– Family members forced to jump from burning home
A taxi-driver and his family are struggling to cope with a double tragedy that struck them in the wee hours yesterday at Diamond, East Bank Demerara.
Not only are Chitendra ‘Veeru’ Singh, his two children and wife now without a home, but they have to also deal with the tragic loss of an uncle who was burnt to death in the early morning fire.
Dead is 59-year-old Thakoor Singh of 795 New Diamond Housing Scheme.
The blaze saw fire fighters arrive almost an hour and a half after being summoned (from the West Ruimveldt station in the city) as the nearby Diamond crew were out busy fighting another deadly blaze in the neighbouring community of Kaneville.
Chitendra Singh told a harrowing tale of leaving his wife and daughter upstairs to fight what he initially thought was a small blaze downstairs. The wife and daughter, both trapped by the flames, were forced to jump from a back balcony to their safety as the flames grew.
Yesterday, a dejected Singh was seated at an unfinished building opposite what remained of his home, surveying the site of the tragedy. He was surrounded by a number relatives and friends.
The taxi driver disclosed that his family lost everything, except his car. A minibus parked in the yard and belonging to someone else was burnt.

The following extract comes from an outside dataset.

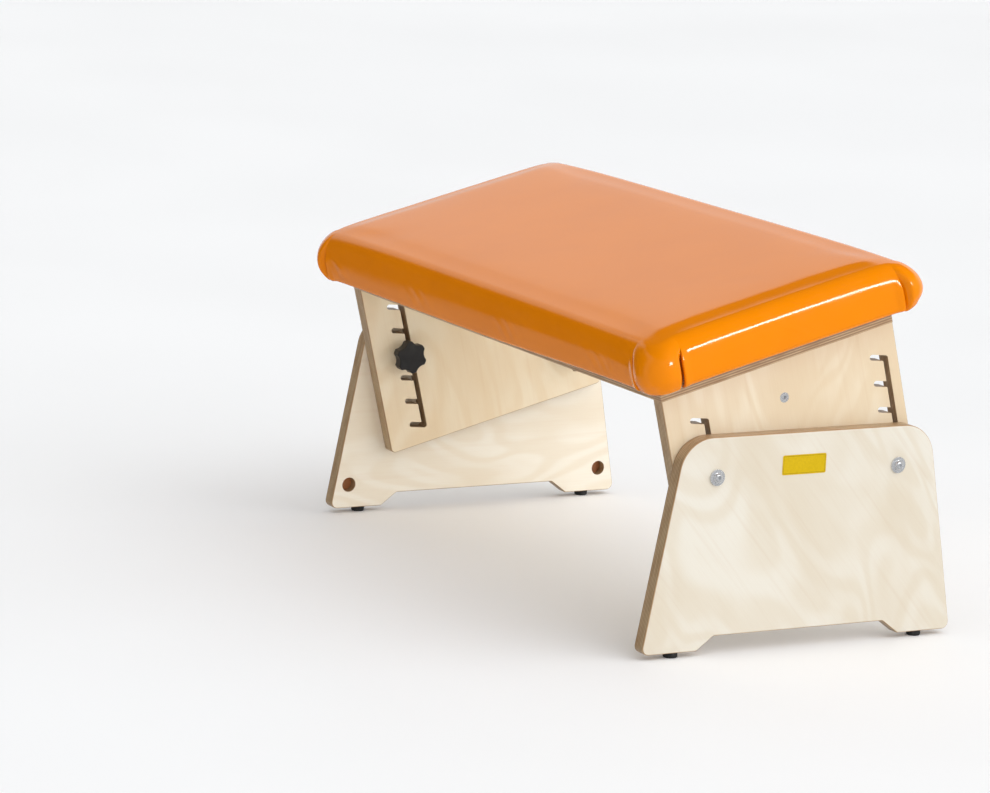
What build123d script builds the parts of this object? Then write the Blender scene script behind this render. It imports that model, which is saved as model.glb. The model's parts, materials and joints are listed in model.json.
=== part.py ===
"""Padded bench with two notched end frames, so that its seat can be raised, lowered or tilted.

X runs along the bench, from the left end to the right end. Y runs from the low, front edge of the
tilted seat to its high, rear edge. Z is up from the floor. Everything is in millimetres.

Pieces of the seat are drawn in the seat's own frame: its Y runs up the slope of the seat, and its Z
stands square on the seat board, from zero at the board's underside.
"""

import os
from math import atan2, cos, degrees, radians, sin, sqrt, tan

from build123d import *

# Plywood
PLY = 18.0
EDGE_ROUND = 1.5

# Foot panels, the trapezoids that stand on the floor
FOOT_BOTTOM = 400.0
FOOT_TOP = 314.0
FOOT_HEIGHT = 236.0
FOOT_TOP_ROUND = 40.0
FOOT_BOTTOM_ROUND = 8.0
FOOT_OUTER_X = 384.0
ARCH_HEIGHT = 15.5
ARCH_BOTTOM = 261.0
ARCH_TOP = 219.0
ARCH_ROUND = 5.0
SOCKET_RADIUS = 9.0
SOCKET_DEPTH = 12.0
SOCKET_Y = 176.0
SOCKET_Z = 29.0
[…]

Singh managed to escape with just a pair of trunks and was given clothes by friends.
According to the taxi driver, the fire is believed to have started around 02:00hrs.
He was with his wife in one of the bedrooms. His daughter, Amesha, and son Sachin, were sleeping in other rooms.
The man said he was alerted to noises and thinking it was bandits, came out of his bedroom but was greeted instead by thick smoke.
According to Singh, residing downstairs was his uncle who was physically challenged and probably had been drinking before the blaze erupted.
The man believes that his uncle probably left his kero stove on and fell asleep.
The father and his teenage son were both met with intense flames coming from the downstairs garage area which had been converted to living quarters for his uncle.
Upstairs, the mother and her daughter had to run to the back balcony where they were forced to jump from flames that had enveloped the bedrooms.
“The verandah had no steps. They had a black tank and I climbed onto it and tell them jump. I hold them as they jump. I built the house with a lot of greenheart and other wood, and fire ketch plenty and fast.”
Singh’s key to his Toyota Ist car was left in the burning home. Fortunately, one of the back doors of the car was open and neighbours and others struggled to push the vehicle from the yard.
However, they could not save the minibus.
According to Singh, he could not make contact with his uncle and he did not immediately hear any screams for help.
“He live all his life with my parents and I took him and keep him with me when I build this place,” the taxi driver disclosed.
Investigators found the uncle’s remains near a door. He apparently had attempted to escape, but was overcome by the flames and smoke.
Singh said that he has lived at the location for 12 years and had built the home, “little by little”, having moved from Essequibo. Initially, the home was insured as it was mortgaged to the bank.
Singh yesterday reflected that he had no insurance as he has paid off the mortgage.
“My son is set to write exams in a next couple months. He lose all he SBAs…all he assignments.”
Yesterday, several students and teachers were seen comforting the taxi driver. His wife and daughter were out at the police station.
The man vowed that with the help of his relatives and friends, he will rebuild.
“We only escape with the clothes we got on. The neighbours try to help too, but the fire was too much.”